Aim:
Identify all lines below that hold "from" and collect them.

Collected material:
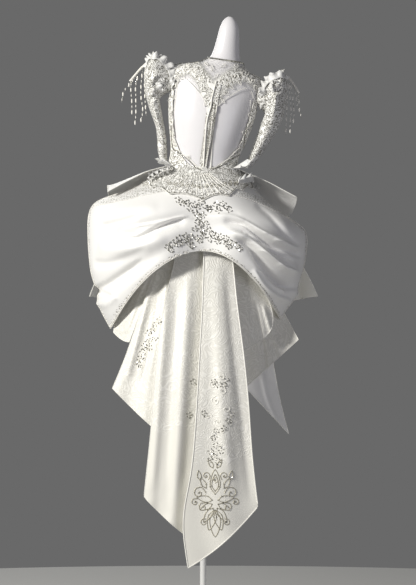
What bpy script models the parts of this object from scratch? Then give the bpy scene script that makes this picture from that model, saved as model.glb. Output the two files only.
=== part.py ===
"""A homecoming dress with a swagged bustle and a train, on a limbless dress form with a pole stand.

Units are metres and +Z is up. The wearer would face -Y, and +X is the wearer's left.
The origin is on the floor, in the middle of the stand's foot. Heights in the tables are
measured from the waist, and angles run round the body from the middle of the back, positive
towards the wearer's left.
"""

import math
from collections import namedtuple

import bmesh
import bpy
from mathutils import Vector

# Driving dimensions
WAIST_HEIGHT = 1.593
LEAN = math.radians(8.5)
LEAN_STARTS = -0.05
LEAN_IS_FULL = 0.10

# Cloth walls, and how far each layer's outer face stands off the form
SATIN = 0.0018
LACE = 0.0015
NET = 0.0012
NET_LAYER = 0.0034
LACE_LAYER = 0.0064
FRONT_SKIRT_SEAT = 0.0098
PANEL_SEAT = 0.0133
BUSTLE_SEAT = 0.0151
PEPLUM_SEAT = 0.0089
BASQUE_OVER_BUSTLE = 0.0042
SHOULDER_EASE = 0.0026
SHOULDER_HEIGHT = 0.330
SHOULDER_SPREAD = 0.045
SEAM_DROP = 0.014

# The stand
FOOT_RADIUS = 0.190
FOOT_THICKNESS = 0.012
POLE_RADIUS = 0.011
SEAT_GAP = 0.0003

FORM_COLUMNS = 30

# Colours as linear red, green and blue, with roughness and metallic value
Finish = namedtuple("Finish", "colour roughness metallic")
FINISHES = {
    "satin": Finish((0.84, 0.83, 0.80), 0.38, 0.0),
    "brocade": Finish((0.78, 0.77, 0.71), 0.45, 0.0),
    "lace": Finish((0.76, 0.75, 0.70), 0.70, 0.0),
    "net": Finish((0.86, 0.86, 0.85), 0.80, 0.0),
    "form_shell": Finish((0.88, 0.87, 0.87), 0.25, 0.0),
    "stand_paint": Finish((0.80, 0.80, 0.80), 0.40, 0.0),
    "beads": Finish((0.80, 0.80, 0.78), 0.20, 0.0),
}

# The form, from its flat underside to the top of its neck
Ring = namedtuple("Ring", "height half_width back front shift", defaults=(0,))
TORSO = (
    Ring(-0.300, 0.150, 0.112, 0.100),
    Ring(-0.200, 0.166, 0.120, 0.104),
    Ring(-0.100, 0.150, 0.108, 0.097),
    Ring(-0.040, 0.122, 0.088, 0.086),
    Ring(0.000, 0.112, 0.081, 0.081),
    Ring(0.045, 0.115, 0.085, 0.087),
    Ring(0.090, 0.127, 0.094, 0.097),
    Ring(0.170, 0.146, 0.105, 0.112),
    Ring(0.240, 0.157, 0.105, 0.104),
    Ring(0.280, 0.165, 0.100, 0.090),
    Ring(0.305, 0.170, 0.094, 0.080),
    Ring(0.325, 0.169, 0.087, 0.071),
    Ring(0.340, 0.160, 0.080, 0.064),
    Ring(0.350, 0.142, 0.075, 0.059),
    Ring(0.358, 0.115, 0.071, 0.056, -0.002),
    Ring(0.366, 0.094, 0.066, 0.053, -0.011),
    Ring(0.376, 0.076, 0.060, 0.051, -0.018),
    Ring(0.390, 0.061, 0.053, 0.049, -0.021),
    Ring(0.410, 0.0505, 0.046, 0.044, -0.022),
    Ring(0.463, 0.0415, 0.039, 0.038, -0.021),
    Ring(0.515, 0.0355, 0.034, 0.033, -0.020),
    Ring(0.541, 0.0235, 0.022, 0.021, -0.018),
    Ring(0.552, 0.0090, 0.009, 0.008, -0.017),
)
FORM_HEIGHTS = (
    -0.300, -0.200, -0.110, -0.050, 0.000, 0.040, 0.090, 0.150, 0.200, 0.245, 0.280, 0.305,
    0.322, 0.334, 0.343, 0.350, 0.356, 0.362, 0.368, 0.376, 0.388, 0.404, 0.430, 0.475,
    0.515, 0.541, 0.552,
)
BUST_ANGLE = math.radians(35)
BUST_SPREAD = math.radians(24)
BUST_HEIGHT = 0.175
BUST_REACH = 0.050
BUST_DEPTH = 0.022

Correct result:
What bpy script models the parts of this object from scratch? Then give the bpy scene script that makes this picture from that model, saved as model.glb. Output the two files only.
measured from the waist, and angles run round the body from the middle of the back, positive
from collections import namedtuple
from mathutils import Vector
# The form, from its flat underside to the top of its neck